Des similitudes également en ce qui concerne le cas de Samy Haikel, 18 ans. Celui-ci, qui était étudiant en stylisme dans une école de mode londonienne, était venu passer quelques jours en France. Mais il n'est jamais retourné en Grande-Bretagne, il s'est volatilisé le 7 janvier à la sortie d'une discothèque de Strasbourg. Son cas diffère un peu des autres, dans la mesure où les enquêteurs n'écartent pas l'hypothèse d'une mauvaise rencontre dans le milieu homosexuel.
Le 28 décembre à La Seyne-sur-Mer, Abdelatif Margoum, un ouvrier de 21 ans, a lui aussi disparu après avoir quitté à la mi-journée le domicile familial. Il devait prendre un bus pour se rendre à son travail, mais il n'est jamais reparu.
Voilà pour ce qui concerne les affaires les plus récentes, celles dont la presse locale a parlé. Mais les commissariats et les gendarmeries de France sont régulièrement saisis de plaintes concernant la disparition inexpliquée de jeunes garçons.
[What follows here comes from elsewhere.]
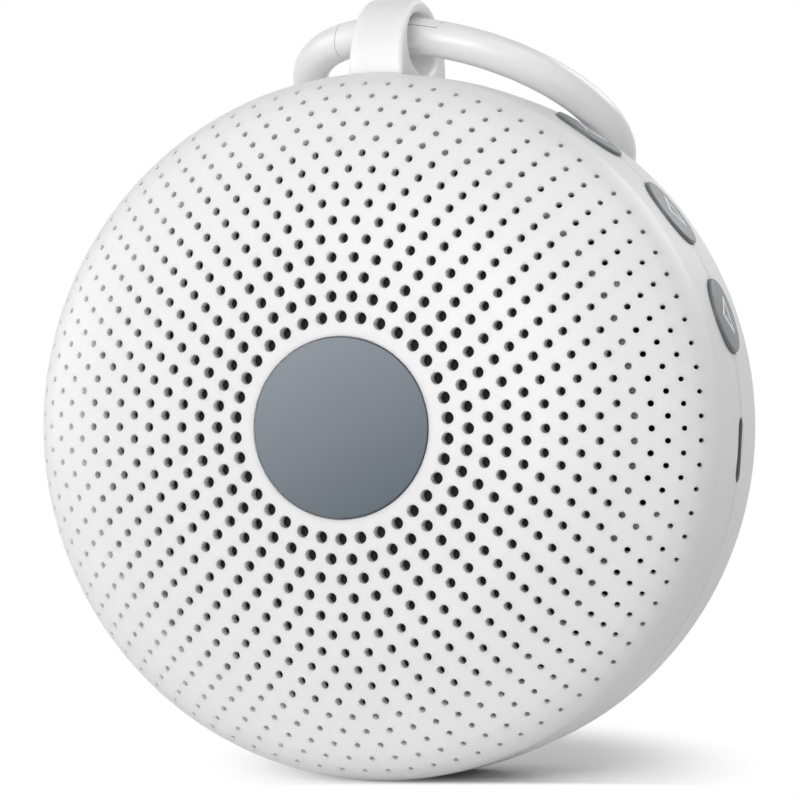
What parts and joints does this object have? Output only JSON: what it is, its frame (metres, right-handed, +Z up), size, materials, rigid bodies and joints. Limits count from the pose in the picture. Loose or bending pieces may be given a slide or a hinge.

Que sont-ils devenus ? Le mystère reste entier dans la plupart des cas. La thèse du suicide est toujours avancée, mais celle-ci est généralement écartée. Certains enquêteurs évoquent la piste de la prostitution masculine, mais d'une façon générale, on privilégie plutôt l'hypothèse de l'enlévement, suivi de sévices sexuels et d'assassinats.